What does this mean for the justice system?
The prevailing view, advanced by Wilkinson and Pickett, is that unequal societies punish more harshly. But our findings suggest the relationship may also run the other way: when punishment is applied under conditions of imperfect information, it can itself become a source of inequality. Our experiment showed that when enforcement relies on noisy or unreliable signals, even well-intentioned punishment risks doing more harm than good – reducing cooperation and widening inequality.
Injustice often stems not from intent, but from imperfect monitoring and unequal visibility, which shape who is punished and how. Blanket calls for tougher sentencing tend to overlook these subtleties. Yet it is precisely such details that determine whether justice policies reduce harm – or quietly entrench it.
By Sanket Sen & Ananish Chaudhuri
The Gini Index ranges between 0 and 100; higher values denote higher income inequality.
Incarceration rates are a measure of prison population, most of whom are serving long sentences for offences committed a long time ago. This makes them a indicator of crime rates and sentencing harshness in the past, whereas the Gini Index of income inequality is a relatively recent snapshot. An extension to our work would be to unravel this.
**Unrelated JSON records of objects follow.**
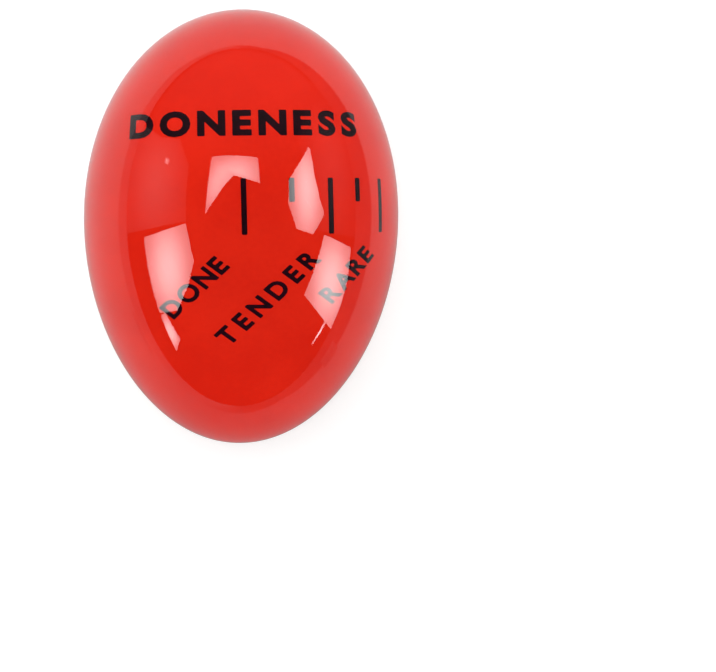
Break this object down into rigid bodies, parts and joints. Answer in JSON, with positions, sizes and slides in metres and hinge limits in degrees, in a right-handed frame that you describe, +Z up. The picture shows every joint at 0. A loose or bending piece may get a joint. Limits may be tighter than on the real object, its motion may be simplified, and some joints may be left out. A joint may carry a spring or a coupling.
{
  "type": "egg timer",
  "caption": "Egg-shaped colour-changing cooking timer: a clear resin half egg with a flat foot, over a red heat-sensitive layer with a printed scale.",
  "frame": {"origin": "centre of the flat foot, on the surface that the timer stands on", "axes": "+Z up through the dome, +Y towards the broad end of the egg, and the printed scale reads along +X"},
  "size_m": [0.0416, 0.0572, 0.0366],
  "materials": {
    "clear_resin": "polished clear casting resin",
    "tinted_resin": "polished clear casting resin with a faint grey-beige tint and a sanded foot",
    "heat_sensitive_red": "satin red heat-sensitive layer",
    "backing_red": "satin dark red backing",
    "printing_ink": "matt near-black printing ink"
  },
  "bodies": {
    "root": {"backing_disc": "backing_red", "clear_base": "tinted_resin", "clear_dome": "clear_resin", "colour_layer": "heat_sensitive_red", "done_letter_1": "printing_ink", "done_letter_2": "printing_ink", "done_letter_3": "printing_ink", "done_letter_4": "printing_ink", "doneness_letter_1": "printing_ink", "doneness_letter_2": "printing_ink", "doneness_letter_3": "printing_ink", "doneness_letter_4": "printing_ink", "doneness_letter_5": "printing_ink", "doneness_letter_6": "printing_ink", "doneness_letter_7": "printing_ink", "doneness_letter_8": "printing_ink", "rare_letter_1": "printing_ink", "rare_letter_2": "printing_ink", "rare_letter_3": "printing_ink", "rare_letter_4": "printing_ink", "scale_mark_1": "printing_ink", "scale_mark_2": "printing_ink", "scale_mark_3": "printing_ink", "scale_mark_4": "printing_ink", "scale_mark_5": "printing_ink", "tender_letter_1": "printing_ink", "tender_letter_2": "printing_ink", "tender_letter_3": "printing_ink", "tender_letter_4": "printing_ink", "tender_letter_5": "printing_ink", "tender_letter_6": "printing_ink"}
  },
  "joints": []
}
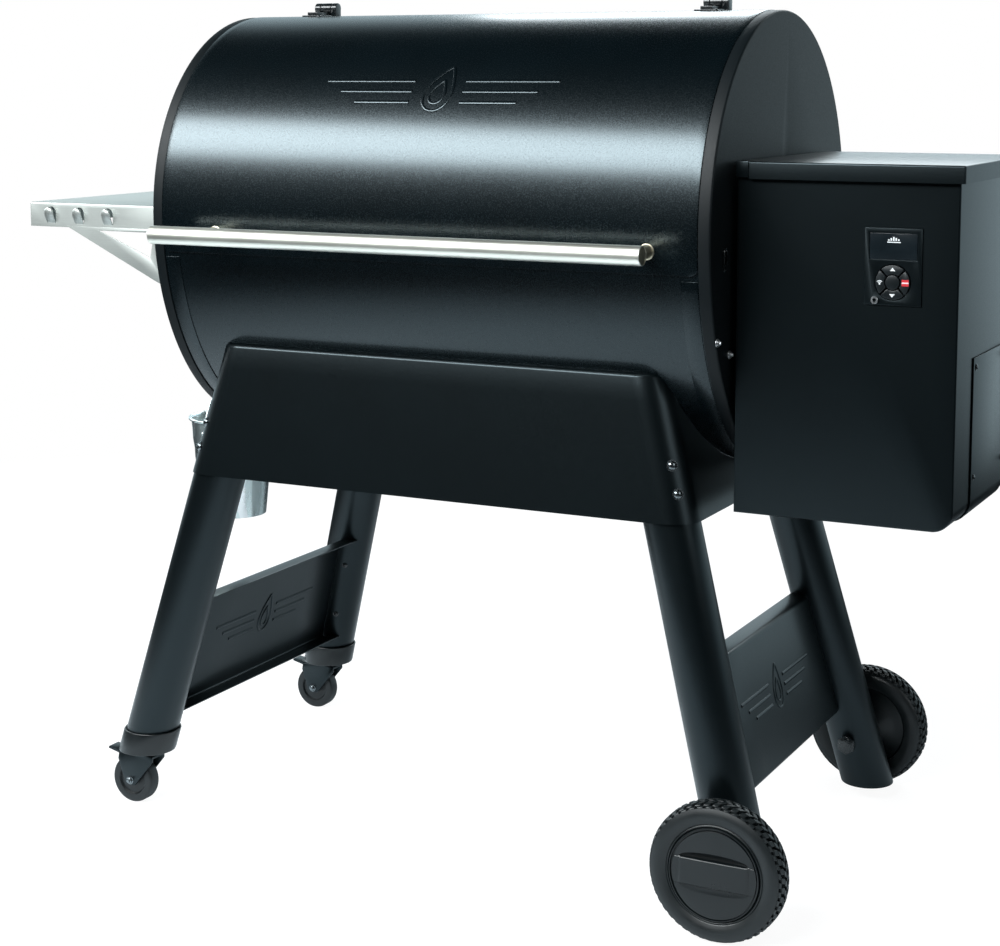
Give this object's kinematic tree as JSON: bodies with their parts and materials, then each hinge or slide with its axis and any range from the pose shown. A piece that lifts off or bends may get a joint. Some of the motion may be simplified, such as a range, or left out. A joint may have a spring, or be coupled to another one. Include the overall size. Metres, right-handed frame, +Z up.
{
  "type": "pellet smoker grill",
  "caption": "Barrel-shaped pellet smoker on splayed legs with a side pellet hopper and controller, hinged lid, side shelf, grease bucket, casters and wheels.",
  "frame": {"origin": "on the floor, under the middle of the whole object's box", "axes": "+X to the hopper end (the cook's right), +Y to the back, +Z up; the lid's handle faces -Y"},
  "size_m": [1.399, 0.689, 1.185],
  "materials": {
    "gloss_powder_coat": "gloss powder coat with a fine grain",
    "satin_black": "satin powder coat",
    "stainless": "brushed",
    "warm_stainless": "brushed tube",
    "brass_tone": "plated",
    "galvanised": "galvanised sheet",
    "aluminised": "aluminised sheet",
    "zinc_plated": "zinc plated",
    "tyre_rubber": "moulded rubber",
    "caster_rubber": "moulded",
    "black_plastic": "fine texture",
    "button_plastic": "smooth",
    "display_window": "smoked window",
    "enamel": "glossy enamel",
    "cast_iron": "bare, heat darkened"
  },
  "bodies": {
    "frame": {"barrel_shell": "gloss_powder_coat", "exhaust_hood": "gloss_powder_coat", "end_cap_left": "satin_black", "end_cap_right": "satin_black", "lid_hinge_base_left": "satin_black", "lid_hinge_base_right": "satin_black", "leg_front_left": "satin_black", "leg_back_left": "satin_black", "leg_front_right": "satin_black", "leg_back_right": "satin_black", "skirt_front": "satin_black", "skirt_back": "satin_black", "brace_left": "satin_black", "brace_right": "satin_black", "axle_bolt_front": "zinc_plated", "axle_bolt_back": "zinc_plated", "caster_socket_front": "black_plastic", "caster_socket_back": "black_plastic", "hopper_box": "satin_black", "hopper_bin": "aluminised", "hopper_side_panel": "satin_black", "control_panel": "black_plastic", "display_lens": "display_window", "power_inlet": "black_plastic", "auger_tube": "aluminised", "auger_motor": "zinc_plated", "fan_frame": "black_plastic", "fire_pot": "cast_iron", "heat_baffle": "cast_iron", "drip_tray": "enamel", "side_shelf": "stainless"},
    "lid": {"lid_shell": "gloss_powder_coat", "lid_handle_bar": "warm_stainless", "handle_post_left": "brass_tone", "handle_post_right": "brass_tone", "lid_hinge_leaf_left": "satin_black", "lid_hinge_leaf_right": "satin_black"},
    "hopper_cover": {"hopper_lid": "satin_black"},
    "wheel_front": {"tyre_front": "tyre_rubber", "wheel_hub_front": "black_plastic"},
    "wheel_back": {"tyre_back": "tyre_rubber", "wheel_hub_back": "black_plastic"},
    "fork_front": {"caster_fork_front": "satin_black"},
    "fork_back": {"caster_fork_back": "satin_black"},
    "roller_front": {"caster_wheel_front": "caster_rubber"},
    "roller_back": {"caster_wheel_back": "caster_rubber"},
    "brake_front": {"caster_brake_front": "satin_black"},
    "brake_back": {"caster_brake_back": "satin_black"},
    "key_right": {"button_right": "button_plastic"},
    "key_up": {"button_up": "button_plastic"},
    "key_left": {"button_left": "button_plastic"},
    "key_down": {"button_down": "button_plastic"},
    "key_centre": {"button_centre": "button_plastic"},
    "rocker": {"power_switch": "button_plastic"},
    "auger": {"auger_screw": "zinc_plated"},
    "fan": {"fan_rotor": "black_plastic"},
    "grate": {"grill_grate": "enamel"},
    "rack": {"upper_rack": "stainless"},
    "bail": {"bucket_bail": "galvanised"},
    "bucket": {"grease_bucket": "galvanised"}
  },
  "joints": [
    {"name": "lid_hinge", "type": "hinge", "parent": "frame", "child": "lid", "pos_m": [-0.0225, 0.03, 1.177], "axis": [-1, 0, 0], "range_deg": [0, 95]},
    {"name": "hopper_lid_hinge", "type": "hinge", "parent": "frame", "child": "hopper_cover", "pos_m": [0.5625, 0.171, 0.961], "axis": [-1, 0, 0], "range_deg": [0, 95]},
    {"name": "wheel_spin_front", "type": "hinge", "parent": "frame", "child": "wheel_front", "pos_m": [0.44099, -0.3235, 0.09], "axis": [0, 1, 0], "continuous": true},
    {"name": "wheel_spin_back", "type": "hinge", "parent": "frame", "child": "wheel_back", "pos_m": [0.44099, 0.3235, 0.09], "axis": [0, 1, 0], "continuous": true},
    {"name": "caster_swivel_front", "type": "hinge", "parent": "frame", "child": "fork_front", "pos_m": [-0.48652, -0.25437, 0.08], "axis": [0, 0, 1], "continuous": true},
    {"name": "caster_swivel_back", "type": "hinge", "parent": "frame", "child": "fork_back", "pos_m": [-0.48652, 0.25437, 0.08], "axis": [0, 0, 1], "continuous": true},
    {"name": "caster_roll_front", "type": "hinge", "parent": "fork_front", "child": "roller_front", "pos_m": [-0.50952, -0.25437, 0.035], "axis": [0, 1, 0], "continuous": true},
    {"name": "caster_roll_back", "type": "hinge", "parent": "fork_back", "child": "roller_back", "pos_m": [-0.50952, 0.25437, 0.035], "axis": [0, 1, 0], "continuous": true},
    {"name": "caster_brake_press_front", "type": "hinge", "parent": "fork_front", "child": "brake_front", "pos_m": [-0.52452, -0.25437, 0.071], "axis": [0, -1, 0], "range_deg": [0, 20]},
    {"name": "caster_brake_press_back", "type": "hinge", "parent": "fork_back", "child": "brake_back", "pos_m": [-0.52452, 0.25437, 0.071], "axis": [0, -1, 0], "range_deg": [0, 20]},
    {"name": "button_press_right", "type": "slide", "parent": "frame", "child": "key_right", "axis": [0, 1, 0], "range_m": [0, 0.001], "stiffness_N_per_m": 400},
    {"name": "button_press_up", "type": "slide", "parent": "frame", "child": "key_up", "axis": [0, 1, 0], "range_m": [0, 0.001], "stiffness_N_per_m": 400},
    {"name": "button_press_left", "type": "slide", "parent": "frame", "child": "key_left", "axis": [0, 1, 0], "range_m": [0, 0.001], "stiffness_N_per_m": 400},
    {"name": "button_press_down", "type": "slide", "parent": "frame", "child": "key_down", "axis": [0, 1, 0], "range_m": [0, 0.001], "stiffness_N_per_m": 400},
    {"name": "button_press_centre", "type": "slide", "parent": "frame", "child": "key_centre", "axis": [0, 1, 0], "range_m": [0, 0.001], "stiffness_N_per_m": 400},
    {"name": "power_switch_rock", "type": "hinge", "parent": "frame", "child": "rocker", "pos_m": [0.588, 0.1635, 0.6], "axis": [1, 0, 0], "range_deg": [0, 14]},
    {"name": "auger_spin", "type": "hinge", "parent": "frame", "child": "auger", "pos_m": [0.3, 0, 0.62], "axis": [1, 0, 0], "continuous": true},
    {"name": "fan_spin", "type": "hinge", "parent": "frame", "child": "fan", "pos_m": [0.4925, 0, 0.53], "axis": [0, 0, 1], "continuous": true},
    {"name": "grate_lift", "type": "slide", "parent": "frame", "child": "grate", "axis": [0, 0, 1], "range_m": [0, 0.04]},
    {"name": "rack_lift", "type": "slide", "parent": "frame", "child": "rack", "axis": [0, 0, 1], "range_m": [0, 0.04]},
    {"name": "bail_swing", "type": "hinge", "parent": "frame", "child": "bail", "pos_m": [-0.5005, 0, 0.5988], "axis": [1, 0, 0], "range_deg": [-10, 10]},
    {"name": "bucket_tilt", "type": "hinge", "parent": "bail", "child": "bucket", "pos_m": [-0.5005, 0, 0.528], "axis": [0, 1, 0], "range_deg": [-4, 10]}
  ]
}
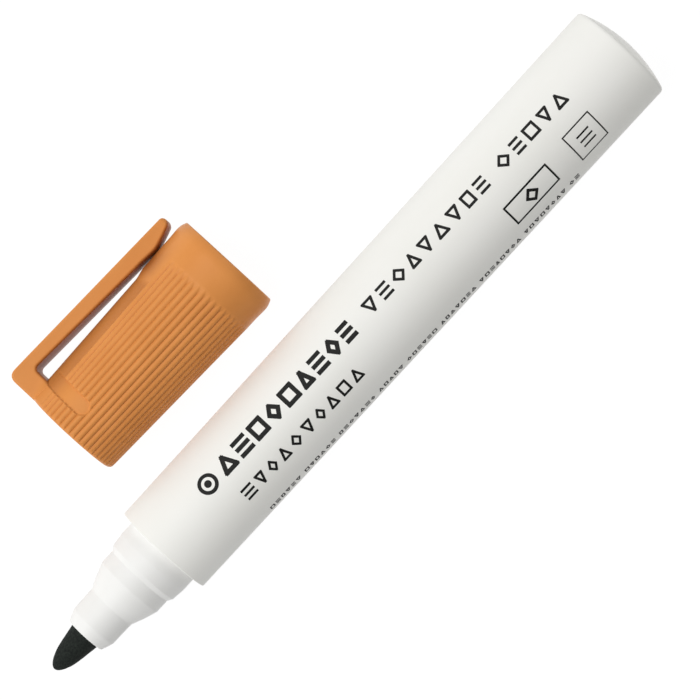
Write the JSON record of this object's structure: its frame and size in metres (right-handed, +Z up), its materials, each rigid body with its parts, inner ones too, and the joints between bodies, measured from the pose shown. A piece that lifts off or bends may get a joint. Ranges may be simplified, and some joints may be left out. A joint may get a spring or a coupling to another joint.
{
  "type": "whiteboard marker",
  "caption": "Round bullet-tip whiteboard marker with its ribbed clip cap off and lying beside the barrel.",
  "frame": {"origin": "on the marker's axis, in the front face of the barrel where the nose collar starts", "axes": "+X along the marker's axis towards the nib, +Z up as the marker lies on its side, and the cap lies on the -Y side"},
  "size_m": [0.1311, 0.0445, 0.0185],
  "materials": {
    "barrel_plastic": "satin warm white polypropylene",
    "section_plastic": "smooth white polypropylene",
    "nib_felt": "ink-soaked acrylic felt",
    "fibre_core": "ink-soaked polyester fibre",
    "clear_film": "thin clear film",
    "cap_plastic": "satin orange polypropylene",
    "liner_plastic": "natural polyethylene",
    "print_ink": "screen-printed black ink"
  },
  "bodies": {
    "barrel": {"barrel": "barrel_plastic", "front_section": "section_plastic", "nib": "nib_felt", "ink_reservoir": "fibre_core", "reservoir_film": "clear_film"},
    "cap": {"cap_shell": "cap_plastic", "cap_liner": "liner_plastic"},
    "clip": {"cap_clip": "cap_plastic"}
  },
  "joints": [
    {"name": "cap_slide", "type": "slide", "parent": "barrel", "child": "cap", "axis": [1, 0, 0], "range_m": [0, 0.03969]},
    {"name": "clip_flex", "type": "hinge", "parent": "cap", "child": "clip", "pos_m": [-0.00821, -0.03532, -0.00087], "axis": [0, -0.1045, 0.9945], "range_deg": [0, 4], "stiffness_Nm_per_rad": 0.6}
  ]
}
Bankman-Fried received a sentence of 25 years imprisonment and ordered to pay US$11bn in repatriations.









Question: for well-intended punishments that aim to reprimand actions of social injustice, I.e. harsher penalties, could it be that increasing procedures to enact these punishments such as increased evidence requirements and other regal proceedings could decrease the chance of false positives?
Or would the increased cost of the extra measures bring us back to a point where punishment for such crimes would be the same as if it were to be non-punitive?